**Goal:** Reproduce all of the data word for word.

Saved data entries:
● ● ● ● ●

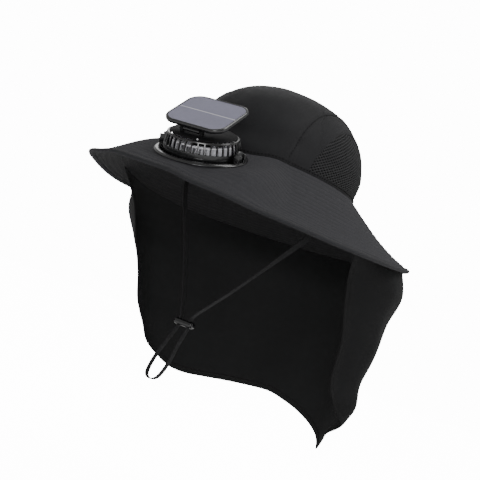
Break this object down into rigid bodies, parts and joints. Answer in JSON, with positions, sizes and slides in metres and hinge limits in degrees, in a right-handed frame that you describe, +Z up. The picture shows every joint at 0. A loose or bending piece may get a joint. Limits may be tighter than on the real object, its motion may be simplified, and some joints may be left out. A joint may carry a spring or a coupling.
{
  "type": "sun hat with solar fan",
  "caption": "Dark grey wide brimmed sun hat with net crown panels, a neck flap, a chin strap with a slider, and a solar powered fan on the front of the brim.",
  "frame": {"origin": "middle of the head opening at the foot of the crown, where the hat sits on a head", "axes": "+Z up along the crown, -Y to the front where the fan is, +X to the wearer's left"},
  "size_m": [0.3284, 0.3984, 0.3348],
  "materials": {
    "brim_cloth": "matt, stitched in rows",
    "crown_cloth": "smooth, slight sheen",
    "net_cloth": "matt",
    "flap_cloth": "matt",
    "strap_tape": "matt",
    "black_plastic": "glossy",
    "rotor_plastic": "satin",
    "solar_cell": "glossy"
  },
  "bodies": {
    "hat": {"crown": "crown_cloth", "net_left": "net_cloth", "net_right": "net_cloth", "brim": "brim_cloth", "brim_binding": "brim_cloth", "neck_flap": "flap_cloth", "chin_strap": "strap_tape", "strap_slider": "black_plastic", "fan_base": "black_plastic", "fan_clamp_ring": "black_plastic"},
    "fan_head": {"fan_housing": "black_plastic", "fan_cap": "black_plastic"},
    "rotor": {"fan_rotor": "rotor_plastic"},
    "solar_panel": {"solar_frame": "black_plastic", "solar_cell": "solar_cell"}
  },
  "joints": [
    {"name": "fan_tilt", "type": "hinge", "parent": "hat", "child": "fan_head", "pos_m": [0, -0.14525, -0.01841], "axis": [1, 0, 0], "range_deg": [-15, 15]},
    {"name": "rotor_spin", "type": "hinge", "parent": "fan_head", "child": "rotor", "pos_m": [0, -0.14525, -0.01841], "axis": [0, -0.4226, 0.9063], "continuous": true},
    {"name": "panel_tilt", "type": "hinge", "parent": "fan_head", "child": "solar_panel", "pos_m": [0, -0.17231, -0.01006], "axis": [1, 0, 0], "range_deg": [-14, 34]}
  ]
}
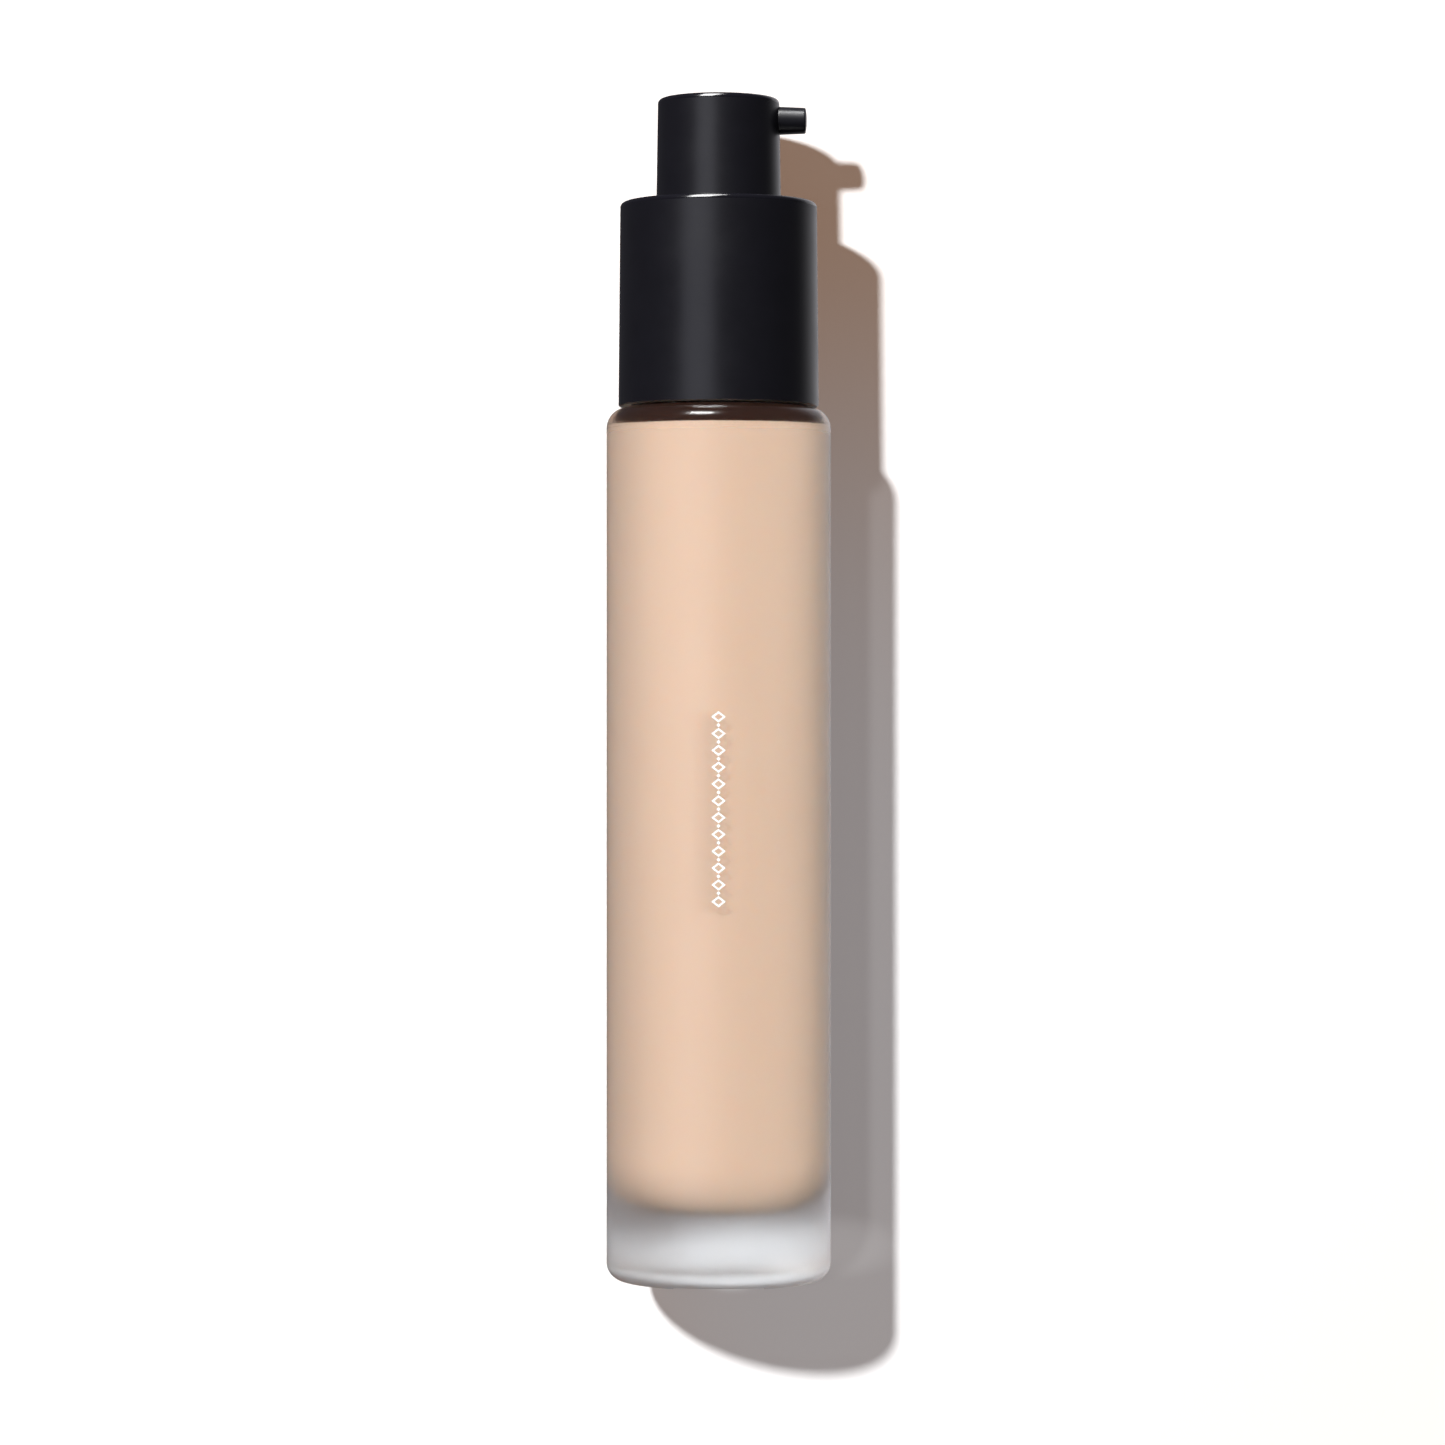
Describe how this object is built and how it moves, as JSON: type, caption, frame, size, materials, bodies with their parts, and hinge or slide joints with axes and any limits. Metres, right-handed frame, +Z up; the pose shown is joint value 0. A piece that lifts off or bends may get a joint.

● ● ● ● ●

**Solution for this exercise:**
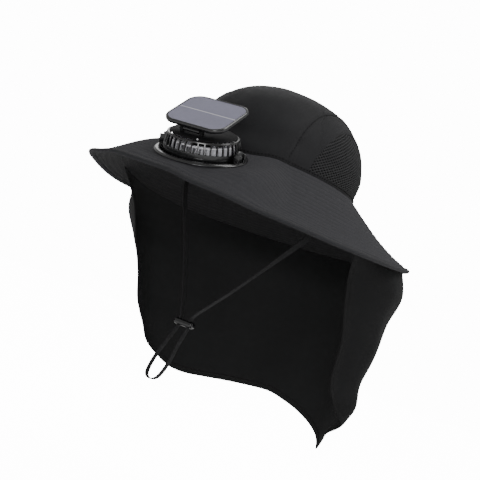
Break this object down into rigid bodies, parts and joints. Answer in JSON, with positions, sizes and slides in metres and hinge limits in degrees, in a right-handed frame that you describe, +Z up. The picture shows every joint at 0. A loose or bending piece may get a joint. Limits may be tighter than on the real object, its motion may be simplified, and some joints may be left out. A joint may carry a spring or a coupling.
{
  "type": "sun hat with solar fan",
  "caption": "Dark grey wide brimmed sun hat with net crown panels, a neck flap, a chin strap with a slider, and a solar powered fan on the front of the brim.",
  "frame": {"origin": "middle of the head opening at the foot of the crown, where the hat sits on a head", "axes": "+Z up along the crown, -Y to the front where the fan is, +X to the wearer's left"},
  "size_m": [0.3284, 0.3984, 0.3348],
  "materials": {
    "brim_cloth": "matt, stitched in rows",
    "crown_cloth": "smooth, slight sheen",
    "net_cloth": "matt",
    "flap_cloth": "matt",
    "strap_tape": "matt",
    "black_plastic": "glossy",
    "rotor_plastic": "satin",
    "solar_cell": "glossy"
  },
  "bodies": {
    "hat": {"crown": "crown_cloth", "net_left": "net_cloth", "net_right": "net_cloth", "brim": "brim_cloth", "brim_binding": "brim_cloth", "neck_flap": "flap_cloth", "chin_strap": "strap_tape", "strap_slider": "black_plastic", "fan_base": "black_plastic", "fan_clamp_ring": "black_plastic"},
    "fan_head": {"fan_housing": "black_plastic", "fan_cap": "black_plastic"},
    "rotor": {"fan_rotor": "rotor_plastic"},
    "solar_panel": {"solar_frame": "black_plastic", "solar_cell": "solar_cell"}
  },
  "joints": [
    {"name": "fan_tilt", "type": "hinge", "parent": "hat", "child": "fan_head", "pos_m": [0, -0.14525, -0.01841], "axis": [1, 0, 0], "range_deg": [-15, 15]},
    {"name": "rotor_spin", "type": "hinge", "parent": "fan_head", "child": "rotor", "pos_m": [0, -0.14525, -0.01841], "axis": [0, -0.4226, 0.9063], "continuous": true},
    {"name": "panel_tilt", "type": "hinge", "parent": "fan_head", "child": "solar_panel", "pos_m": [0, -0.17231, -0.01006], "axis": [1, 0, 0], "range_deg": [-14, 34]}
  ]
}
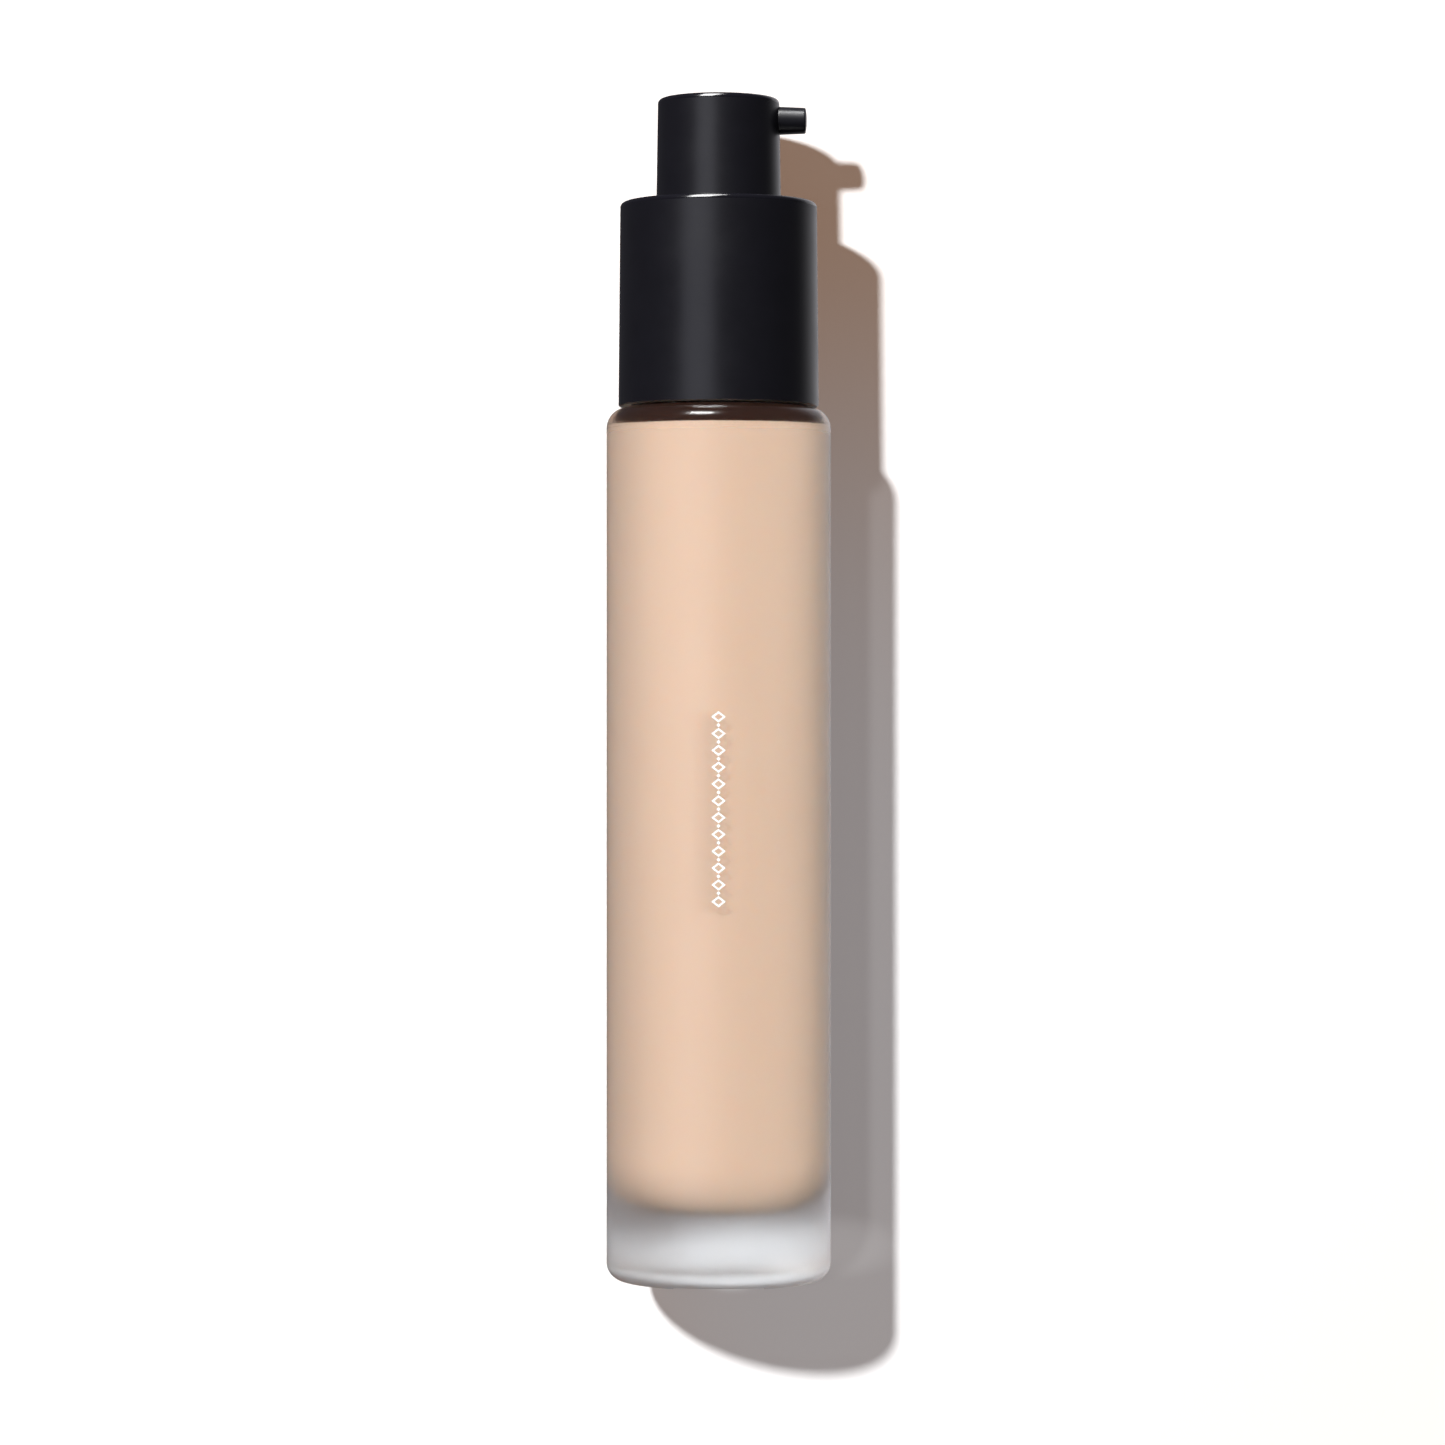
Describe how this object is built and how it moves, as JSON: type, caption, frame, size, materials, bodies with their parts, and hinge or slide joints with axes and any limits. Metres, right-handed frame, +Z up; the pose shown is joint value 0. A piece that lifts off or bends may get a joint.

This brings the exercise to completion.